Job »
Repeat only the lines from the one containing "for name, piece" through the one containing "Vector(map(max, high, point))", exactly as written, both ends included.

━━━━━━━━

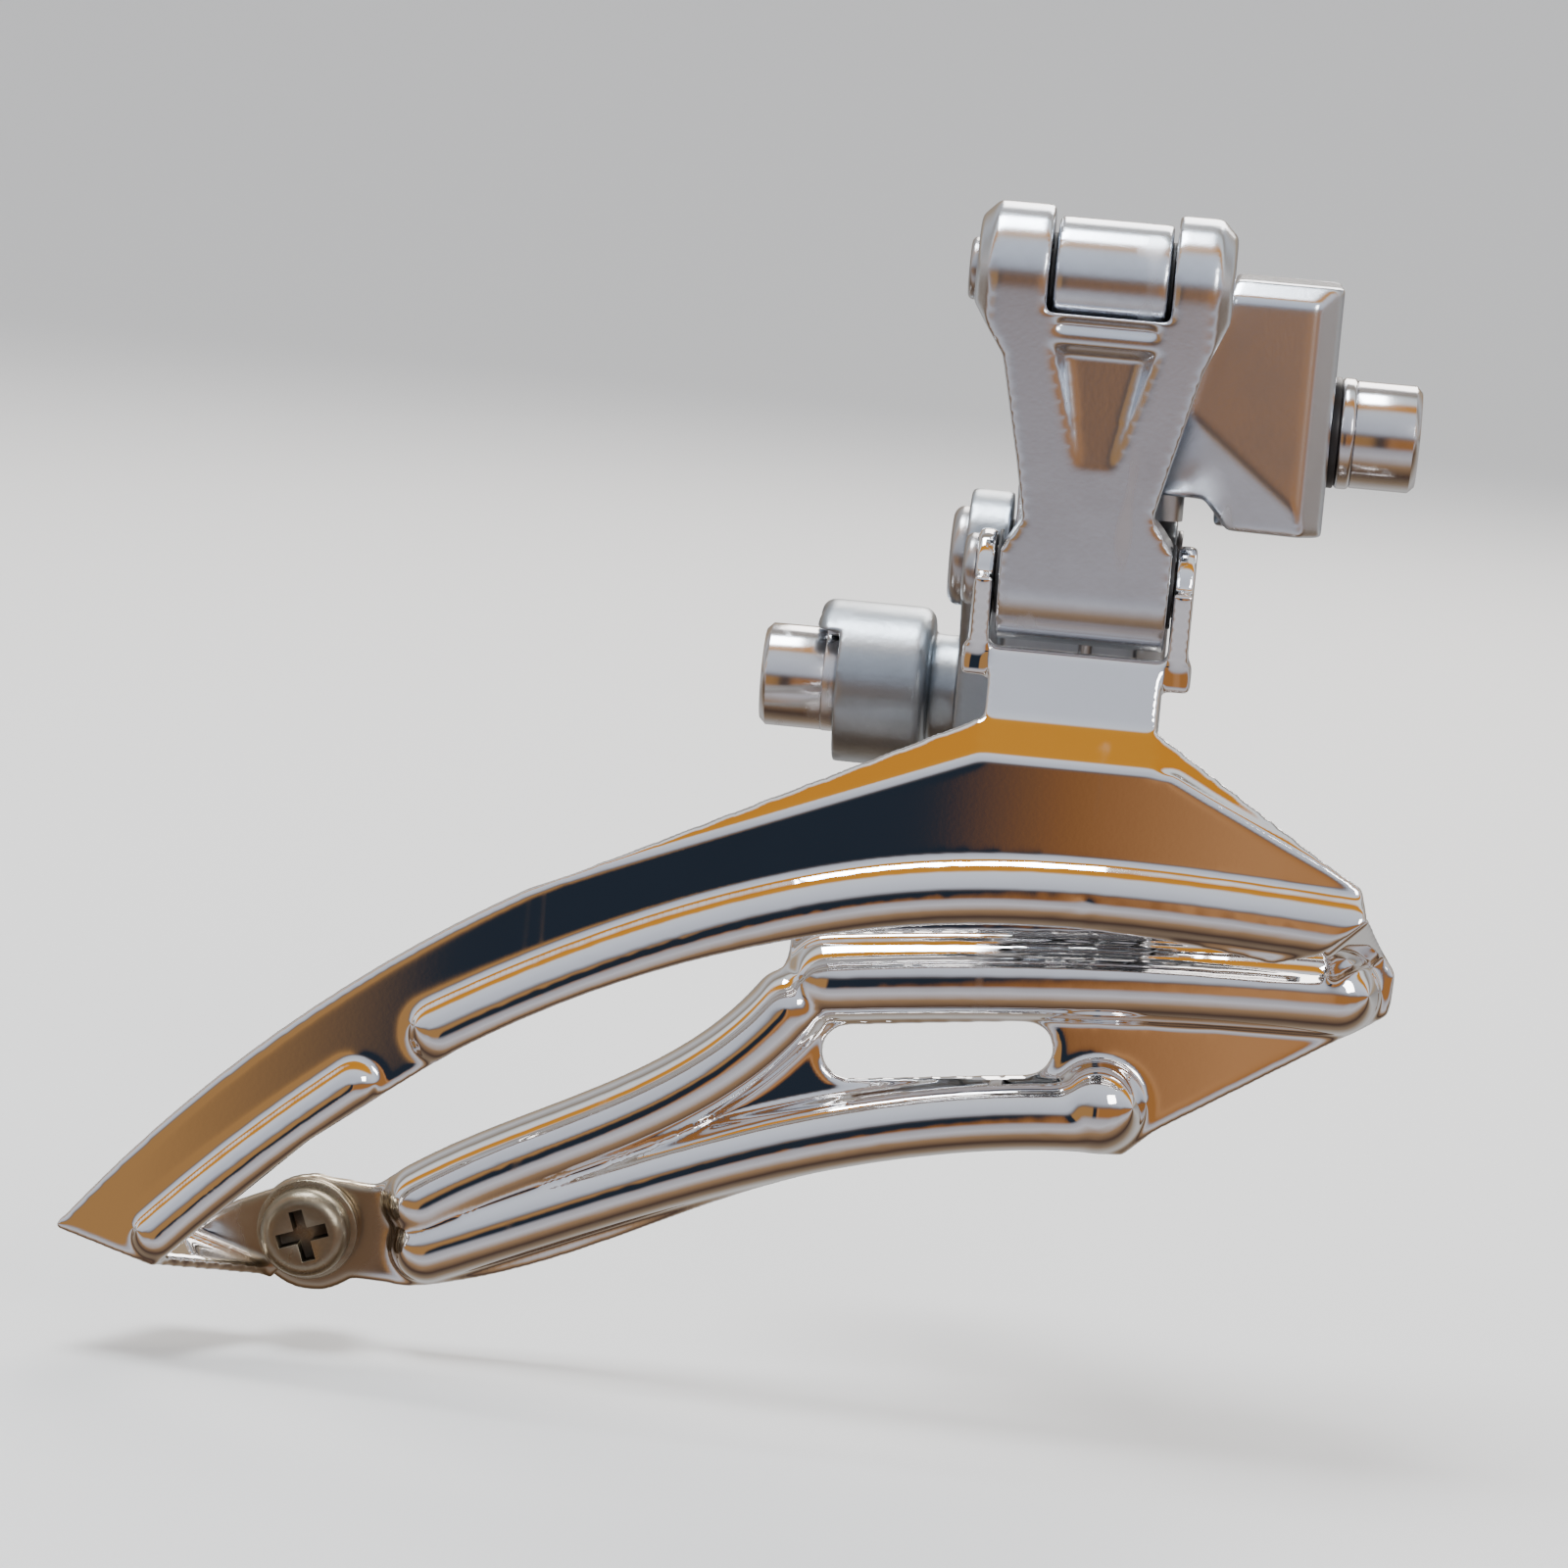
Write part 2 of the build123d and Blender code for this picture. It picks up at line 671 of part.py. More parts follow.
def tail_bridge(corner):
    """The plate's tail, turned inboard from its corner and up as a tab in front of the inner plate's lobe."""
    tab_front = inner_front - sheet
    x, z = corner
    slope = math.degrees(math.atan2(-2.4, 8.2))
    strip = Polyline(
        (x, cage_front),
        (x + 8.2, cage_front),
        (x + 16.4, tab_front),
        (x + 16.4, inner_front),
        (x + 6.4, inner_front),
        close=True,
    )
    floor = Pos(x, 0, z) * Rot(Y=-slope) * Pos(-x, 0, 0) * extrude(make_face(strip), sheet)
    tab = patch((-69.6, -60.4), (-60.3, -63.2), tail_screw, (-58.6, -54.8), (-63.5, -57.0))
    tab += Pos(*tail_screw) * Circle(lobe_radius - 0.5)
    return floor + along_y(tab, tab_front, inner_front)


def inner_cage_plate():
    back = inner_front + sheet
    lobe_left = (tail_screw[0] - lobe_radius, tail_screw[1])
    outline = Polyline((-54.0, -62.8), (-49.3, -63.0))
    outline += Spline(
        (-49.3, -63.0), (-38.0, -59.6), (-23.4, -52.7), (-11.9, -48.5), (-0.2, -46.5), (7.2, -46.3)
    )
    outline += Polyline((7.2, -46.3), (9.7, -44.0), (23.4, -35.2), (27.2, -32.8), (27.4, -29.4))
    outline += Polyline((27.4, -29.4), (24.9, -26.0), (18.0, -21.4), (8.5, -18.9), (-8.5, -18.9))
    outline += Polyline((-8.5, -18.9), (-17.0, -25.4), (-20.8, -30.4))
    outline += Spline((-20.8, -30.4), (-22.2, -36.0), (-28.4, -41.2), (-39.0, -46.9), (-52.4, -54.8))
    outline += Polyline((-52.4, -54.8), (-56.0, -54.6))
    outline += ThreePointArc((-56.0, -54.6), lobe_left, (-54.0, -62.8))
    plate = along_y(make_face(outline), inner_front, back)
    beads = (
        (((-48.6, -55.7), (-38.0, -49.8), (-28.4, -44.4), (-20.4, -36.8)), 3.1, 0.3),
        (((-17.4, -34.2), (0.0, -32.4), (23.0, -31.4)), 3.4, 0.5),
        (((-48.0, -59.4), (-36.0, -54.2), (-22.0, -48.6), (-8.0, -44.7), (3.2, -43.2)), 3.0, 0.3),
    )
    plate = press(plate, beads, inner_front)
    bulb = Pos(4.9, inner_front + 1.0, -42.4)
    plate += bulb * Sphere(bulb_radius) & Pos(0, inner_front + sheet - 30, 0) * Box(200, 60, 200)
    plate -= bulb * Sphere(bulb_radius - sheet)
    window = Pos(-8.3, -39.2) * Rot(Z=window_tilt) * SlotOverall(window_length, window_height)
    plate -= along_y(window, cage_front, inner_front + 9)
    near = Plane(origin=(bridge_near[0], cage_front + sheet, bridge_near[1]), x_dir=(1, 0, 1), z_dir=(0, 1, 0))
    far = Plane(origin=(24.4, back, -29.6), x_dir=(1, 0, 1), z_dir=(0, 1, 0))
    plate += loft([near * Rectangle(4.4, sheet), far * Rectangle(5.0, sheet)])
    ear = patch(
        (inner_front + 0.5, -19.2),
        (inner_pivot[0], inner_pivot[1] + inner_ear_radius),
        (inner_pivot[0], inner_pivot[1] - inner_ear_radius),
        (inner_front + 0.5, -28.4),
    )
    ear += Pos(*inner_pivot) * Circle(inner_ear_radius)
    half = inner_ear_inside
    for low in (-half - ear_sheet, half):
        plate += along_x(ear, low, low + ear_sheet)
    plate -= rod(inner_pivot, pin_radius + pin_seat_gap, -half - 9, half + 9)
    plate -= post(tail_screw, tail_radius + tail_hole_gap, cage_front, inner_front + 9)
    return cage_place * plate


def tail_screw_piece():
    tab_front = inner_front - sheet
    seat = tab_front - tail_washer_thickness
    nut_end = inner_front + sheet + tail_nut_height
    head = post(tail_screw, tail_head_radius, seat - tail_head_height, seat)
    head = fillet(head.edges().filter_by(GeomType.CIRCLE).sort_by(Axis.Y)[0], 1.2)
    screw = head + post(tail_screw, tail_radius, seat, nut_end + 0.6)
    for turn in (tail_cross_turn, tail_cross_turn + 90):
        arm = Pos(*tail_screw) * Rot(Z=turn) * Rectangle(tail_cross_length, tail_cross_width)
        screw -= along_y(arm, seat - tail_head_height - 1, seat - 0.7)
    return cage_place * screw


def tail_washer():
    tab_front = inner_front - sheet
    ring = Circle(tail_washer_radius) - Circle(tail_radius + tail_hole_gap)
    return cage_place * along_y(Pos(*tail_screw) * ring, tab_front - tail_washer_thickness, tab_front)


def tail_nut():
    back = inner_front + sheet
    hexagon = RegularPolygon(tail_nut_across / 2, 6, major_radius=False) - Circle(tail_radius + thread_gap)
    return cage_place * along_y(Pos(*tail_screw) * hexagon, back, back + tail_nut_height)


def knuckle_ends(width):
    """The two X positions of faces this far apart about the middle of the links."""
    return (link_mid_x - width / 2, link_mid_x + width / 2)


pieces = {
    "body_bracket": body_bracket(),
    "hanger_bolt": hanger_bolt(),
    "hanger_washer": hanger_washer(),
    "hanger_bolt_washer": steel_washer(),
    "low_limit_screw": limit_screw(limit_places()[0], stop_tip),
    "high_limit_screw": limit_screw(limit_places()[1], stop_tip),
    "limit_screw_sleeves": limit_sleeves(),
    "return_spring": return_spring(),
    "outer_link": outer_link(),
    "outer_upper_pin": pin(outer_upper, ear_left, ear_right - blind_end, ear_pin_head_radius, ear_pin_head),
    "outer_upper_bushes": flanged_bushes(
        outer_upper, *knuckle_ends(knuckle_width), bush_length, pin_running_gap
    ),
    "outer_lower_pin": pin(
        outer_lower, *knuckle_ends(2 * (cage_ear_inside + ear_sheet)), pin_head_radius, pin_head
    ),
    "outer_lower_bushes": flanged_bushes(
        outer_lower, *knuckle_ends(lower_knuckle_width), lower_bush_length, open_pivot_gap
    ),
    "inner_link": inner_link(),
    "inner_upper_pin": inner_upper_pin(),
    "inner_upper_clip": clip(inner_upper, hub_right + hub_right_lug_width),
    "inner_upper_bushes": flanged_bushes(
        inner_upper,
        hub_left + flange_thickness + side_gap,
        hub_right - flange_thickness - side_gap,
        body_leg_width - 0.1,
        pin_running_gap,
    ),
    "inner_lower_pin": pin(
        inner_lower, *knuckle_ends(2 * (inner_ear_inside + ear_sheet)), pin_head_radius, pin_head
    ),
    "inner_lower_bushes": flanged_bushes(
        inner_lower, *knuckle_ends(inner_knuckle_width), bush_length, pin_running_gap
    ),
    "cable_clamp_bolt": cable_bolt(),
    "cable_clamp_washer": cable_washer(),
    "outer_cage_plate": outer_cage_plate(),
    "inner_cage_plate": inner_cage_plate(),
    "tail_screw": tail_screw_piece(),
    "tail_washer": tail_washer(),
    "tail_nut": tail_nut(),
}

os.makedirs("parts", exist_ok=True)
for name, piece in pieces.items():
    piece.label = name
    export_step(piece, f"parts/{name}.step")
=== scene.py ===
"""Front derailleur: castings, pressed cage sheets, turned steel and their finishes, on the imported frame."""

import json
import math
from collections import namedtuple

import bpy
from mathutils import Matrix, Vector


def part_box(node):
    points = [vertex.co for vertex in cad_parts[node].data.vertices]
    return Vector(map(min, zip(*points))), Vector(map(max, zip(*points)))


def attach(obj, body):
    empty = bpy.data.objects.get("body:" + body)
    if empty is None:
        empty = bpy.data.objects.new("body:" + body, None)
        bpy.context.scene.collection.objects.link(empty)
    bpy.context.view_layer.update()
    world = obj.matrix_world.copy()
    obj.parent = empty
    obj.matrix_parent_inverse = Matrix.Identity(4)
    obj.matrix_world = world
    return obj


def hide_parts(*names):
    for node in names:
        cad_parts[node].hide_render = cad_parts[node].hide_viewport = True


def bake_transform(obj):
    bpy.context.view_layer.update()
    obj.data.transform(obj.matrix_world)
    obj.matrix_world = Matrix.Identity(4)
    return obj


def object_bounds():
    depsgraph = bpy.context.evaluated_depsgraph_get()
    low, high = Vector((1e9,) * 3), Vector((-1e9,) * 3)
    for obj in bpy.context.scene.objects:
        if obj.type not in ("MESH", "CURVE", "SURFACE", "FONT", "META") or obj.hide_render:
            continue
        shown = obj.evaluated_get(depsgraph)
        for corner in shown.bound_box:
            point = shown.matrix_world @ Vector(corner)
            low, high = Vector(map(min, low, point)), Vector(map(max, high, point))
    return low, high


bl_info = {
    "name": "Front Derailleur",
    "version": (1, 0, 0),
    "blender": (4, 5, 0),
    "location": "3D View > Sidebar > Derailleur",
    "description": "Builds the pieces and finishes of a front derailleur on its packed frame",
    "category": "Object",
}

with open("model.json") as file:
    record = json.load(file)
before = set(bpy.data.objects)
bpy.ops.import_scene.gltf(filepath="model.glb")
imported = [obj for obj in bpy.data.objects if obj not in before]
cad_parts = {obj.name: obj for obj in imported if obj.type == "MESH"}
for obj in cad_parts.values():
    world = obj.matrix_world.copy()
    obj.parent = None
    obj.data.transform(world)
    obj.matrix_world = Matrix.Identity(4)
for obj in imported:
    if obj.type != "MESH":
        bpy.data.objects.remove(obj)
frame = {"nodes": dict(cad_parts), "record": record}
cad_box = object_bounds()

MM = 0.001

# Pieces whose edges are rounded: node, voxel in mm, rounds of smoothing, material slot
CASTINGS = (
    ("body_bracket", 0.22, 14, "satin_alloy"),
    ("outer_link", 0.20, 18, "satin_alloy"),
    # Painted shade: the inner link gets a darker copy of the cast alloy, for the shade it sits in.
    ("inner_link", 0.20, 14, "grey_cast_alloy"),
)
SHEETS = (
    ("outer_cage_plate", 0.22, 19, "plated_sheet"),
    ("inner_cage_plate", 0.25, 19, "plated_sheet"),
)
# Pieces whose sharp edges are bevelled: node, bevel in mm, material slot
TURNED = (
    ("hanger_bolt", 0.16, "polished_steel"),
    ("cable_clamp_bolt", 0.16, "polished_steel"),
    ("hanger_bolt_washer", 0.1, "polished_steel"),
    ("cable_clamp_washer", 0.12, "polished_steel"),
    ("hanger_washer", 0.1, "black_steel"),
    ("outer_upper_pin", 0.15, "pin_steel"),
    ("outer_lower_pin", 0.15, "pin_steel"),
    ("inner_upper_pin", 0.15, "pin_steel"),
    ("inner_lower_pin", 0.15, "pin_steel"),
    ("inner_upper_clip", 0.08, "spring_steel"),
    ("return_spring", 0.0, "spring_steel"),
    ("low_limit_screw", 0.1, "zinc_steel"),
    ("high_limit_screw", 0.1, "zinc_steel"),
    ("limit_screw_sleeves", 0.08, "bush_polymer"),
    ("outer_upper_bushes", 0.08, "bush_polymer"),
    ("outer_lower_bushes", 0.08, "bush_polymer"),
    ("inner_upper_bushes", 0.08, "bush_polymer"),
    ("inner_lower_bushes", 0.08, "bush_polymer"),
    ("tail_screw", 0.14, "worn_zinc"),
    ("tail_washer", 0.1, "worn_zinc"),
    ("tail_nut", 0.14, "worn_zinc"),
)
TURNED_CORNER = math.radians(35)

# What polished metal mirrors, by angle about X: 0 is behind, 0.25 below, 0.5 ahead and 0.75 above
ROOM_BANDS = (
    (0.00, (0.34, 0.32, 0.31)),
    (0.10, (0.62, 0.60, 0.58)),
    (0.19, (0.30, 0.22, 0.15)),
    (0.26, (0.08, 0.05, 0.04)),
    (0.33, (0.36, 0.22, 0.12)),
    (0.39, (0.66, 0.64, 0.68)),
    (0.44, (0.42, 0.40, 0.43)),
    (0.505, (0.13, 0.11, 0.11)),
    (0.535, (0.62, 0.65, 0.74)),
    (0.61, (0.78, 0.82, 0.92)),
    (0.66, (0.84, 0.88, 0.95)),
    (0.68, (0.72, 0.32, 0.04)),
    (0.715, (0.68, 0.26, 0.02)),
    (0.735, (1.00, 1.00, 1.00)),
    (0.775, (0.92, 0.97, 1.00)),
    (0.81, (0.30, 0.24, 0.18)),
    (0.88, (0.66, 0.67, 0.70)),
    (0.95, (0.46, 0.34, 0.22)),
    (1.00, (0.34, 0.32, 0.31)),
)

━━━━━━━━

Final result »
for name, piece in pieces.items():
    piece.label = name
    export_step(piece, f"parts/{name}.step")
=== scene.py ===
"""Front derailleur: castings, pressed cage sheets, turned steel and their finishes, on the imported frame."""

import json
import math
from collections import namedtuple

import bpy
from mathutils import Matrix, Vector


def part_box(node):
    points = [vertex.co for vertex in cad_parts[node].data.vertices]
    return Vector(map(min, zip(*points))), Vector(map(max, zip(*points)))


def attach(obj, body):
    empty = bpy.data.objects.get("body:" + body)
    if empty is None:
        empty = bpy.data.objects.new("body:" + body, None)
        bpy.context.scene.collection.objects.link(empty)
    bpy.context.view_layer.update()
    world = obj.matrix_world.copy()
    obj.parent = empty
    obj.matrix_parent_inverse = Matrix.Identity(4)
    obj.matrix_world = world
    return obj


def hide_parts(*names):
    for node in names:
        cad_parts[node].hide_render = cad_parts[node].hide_viewport = True


def bake_transform(obj):
    bpy.context.view_layer.update()
    obj.data.transform(obj.matrix_world)
    obj.matrix_world = Matrix.Identity(4)
    return obj


def object_bounds():
    depsgraph = bpy.context.evaluated_depsgraph_get()
    low, high = Vector((1e9,) * 3), Vector((-1e9,) * 3)
    for obj in bpy.context.scene.objects:
        if obj.type not in ("MESH", "CURVE", "SURFACE", "FONT", "META") or obj.hide_render:
            continue
        shown = obj.evaluated_get(depsgraph)
        for corner in shown.bound_box:
            point = shown.matrix_world @ Vector(corner)
            low, high = Vector(map(min, low, point)), Vector(map(max, high, point))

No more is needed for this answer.